With luck history will never have the final say on anything we do! Otherwise we are toast. Of course Janacek is great --just listen to him. What's not great about it? That he was unknown in his time (I'd kill for a career as unknown as this) sez nothing about his artistic merit -- it is political. Small country -- small art -- who cares -- kind of thing. I mean people may not go for 'his kind of thing' at some point -- but likewise Mozart.

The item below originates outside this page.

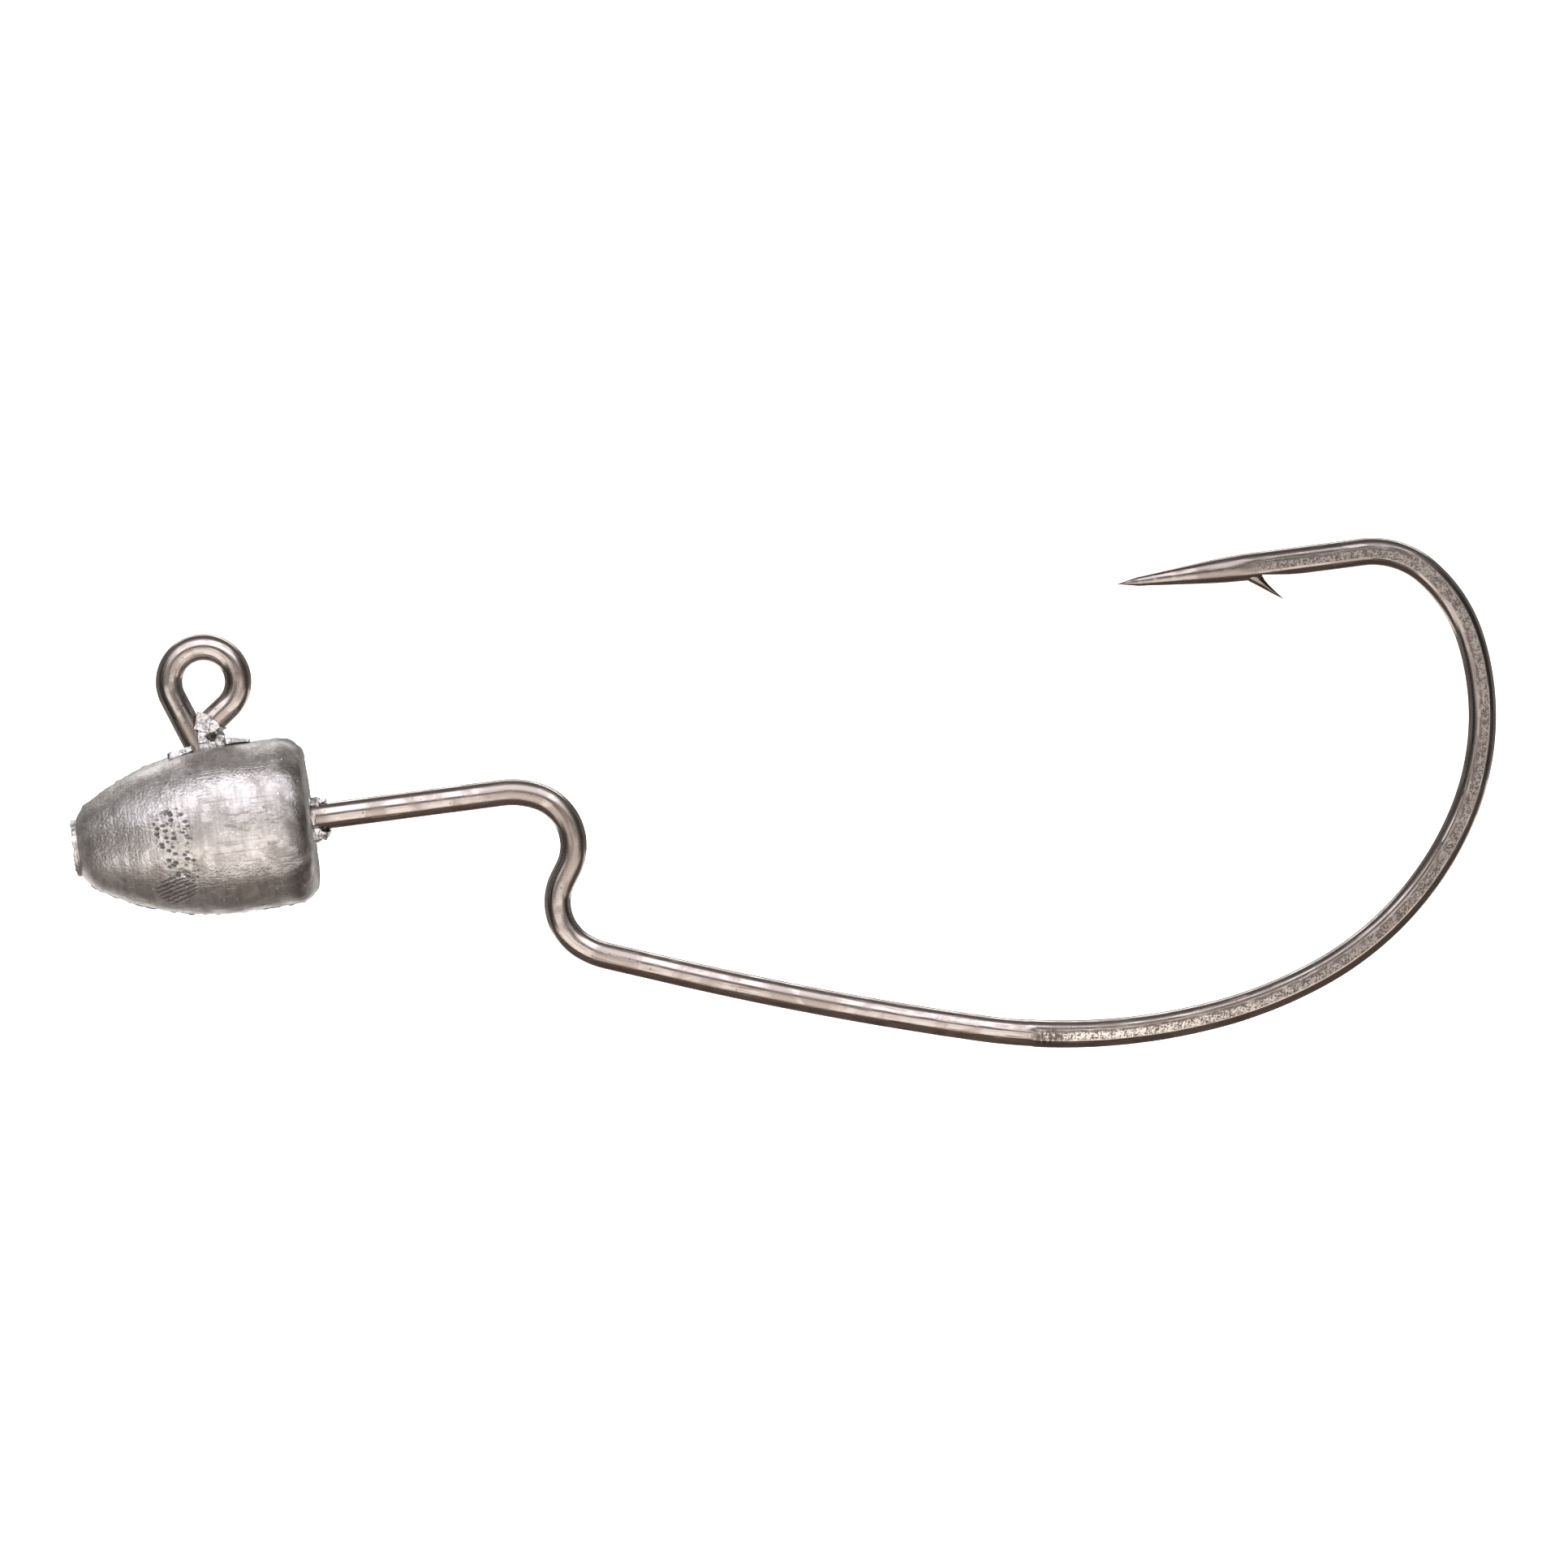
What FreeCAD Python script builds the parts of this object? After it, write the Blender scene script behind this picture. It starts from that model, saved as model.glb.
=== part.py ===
import FreeCAD, Part
import math
import os
import Sketcher

# Jig head: one bent wire hook with a bullet-shaped lead round cast onto it.
#
# Frame, in millimetres: the origin is the centre of the line eye, +X runs along the straight
# shank from the nose of the lead towards the bend, and +Z is up, the side of the eye and the
# point. The wire and the middle of the lead lie in the plane Y = 0.

DIMENSIONS = {
    # wire
    "wire_diameter": 1.40,
    # line eye, a closed loop, and the leg that runs from it down into the lead
    "eye_radius": 1.81,
    "eye_turn": 254.0,
    "eye_gap": 0.12,
    "eye_tail_heading": 36.0,
    "leg_slope_length": 2.60,
    "leg_set_radius": 1.50,
    "hidden_bend_radius": 2.20,
    # straight shank, measured from the line eye
    "shank_drop": 7.80,
    "shank_reach": 14.70,
    # Z-bend: two arcs down, a short straight, two arcs back
    "drop_entry_radius": 4.40,
    "drop_entry_turn": 25.0,
    "drop_radius": 2.70,
    "drop_turn": 99.0,
    "drop_straight": 0.60,
    "heel_radius": 2.70,
    "heel_turn": 84.0,
    "heel_exit_radius": 4.20,
    "heel_exit_turn": 19.5,
    # belly and round bend, from slack to tight
    "belly_straight": 3.50,
    "belly_radius": 188.0,
    "belly_turn": 5.0,
    "keel_radius": 31.5,
    "keel_turn": 23.0,
    "sweep_radius": 23.5,
    "sweep_turn": 14.0,
    "lower_bend_radius": 17.0,
    "lower_bend_turn": 38.0,
    "upper_bend_radius": 13.4,
    "upper_bend_turn": 40.5,
    "shoulder_radius": 7.70,
    "shoulder_turn": 32.0,
    "throat_radius": 4.30,
    # point
    "point_straight": 6.70,
    "taper_length": 5.10,
    "needle_diameter": 0.50,
    "needle_length": 1.10,
    "tip_diameter": 0.06,
    # barb, measured back towards the bend from where the taper starts
    "barb_front": 0.30,
    "barb_notch": 1.32,
    "barb_tip": 2.34,
    "barb_rise": 1.25,
    "barb_width": 0.60,
    "barb_edge": 0.12,
    "scoop_depth": 0.20,
    "scoop_end": 3.05,
    # forged flats on both sides of the bend
    "forge_depth": 0.05,
    "forge_lead": 5.75,
    "forge_tail": 6.40,
    # lead: largest radius at the shoulder, two-arc nose, slight draft to the rear
    "head_diameter": 8.84,
    "head_middle": 0.56,
    "nose_reach": 8.54,
    "nose_radius": 2.90,
    "head_rear": 4.68,
    "rear_draft": 0.12,
    "rear_fillet": 1.20,
    "gate_diameter": 2.90,
    "gate_proud": 0.28,
    # flash that ran up between the leg and the cut end of the eye
    "eye_flash_drop": 0.04,
    "eye_flash_slant": 0.95,
    "eye_flash_foot": 1.40,
    "eye_flash_thickness": 1.10,
    # flash along the shank, in the seam of the mould
    "shank_flash_length": 1.05,
    "shank_flash_proud": 0.40,
    "shank_flash_thickness": 0.30,
}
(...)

Will that suddenly make Mozart not great?
I remember when it was fashionable to call Richard Strauss second rate-- often his is not my kind of thing -- but second rate?
At this point it just comes down to fashion.
Jerry


On 8-Feb-05, at 9:05 PM, Mark D Lew wrote:

On Feb 8, 2005, at 3:52 PM, dhbailey wrote:

I don't think it has anything to do with faith -- history will be the final arbiter, regardless of how great we currently may think any composer (currently living or long dead) might be.

Sorry, I wasn't clear. When I said "the permanence of history's verdict", I didn't mean to challenge the authority of history generally, only of this particular verdict. Andrew suggested that history's verdict on Janacek is "long since" in. I think it's way too soon to say that. I can think of a dozen opera composers who were considered great 75 years after their death but were discarded by history 50 years later. (Plus a few more who were great for a century, then discarded for a century, and then revived again.) Maybe Janacek will join them, or maybe he won't. But I don't think history has had its final say on him yet.


--
On Feb 8, 2005, at 3:18 PM, Lee Actor wrote:

I think you're overstating the case somewhat. [...]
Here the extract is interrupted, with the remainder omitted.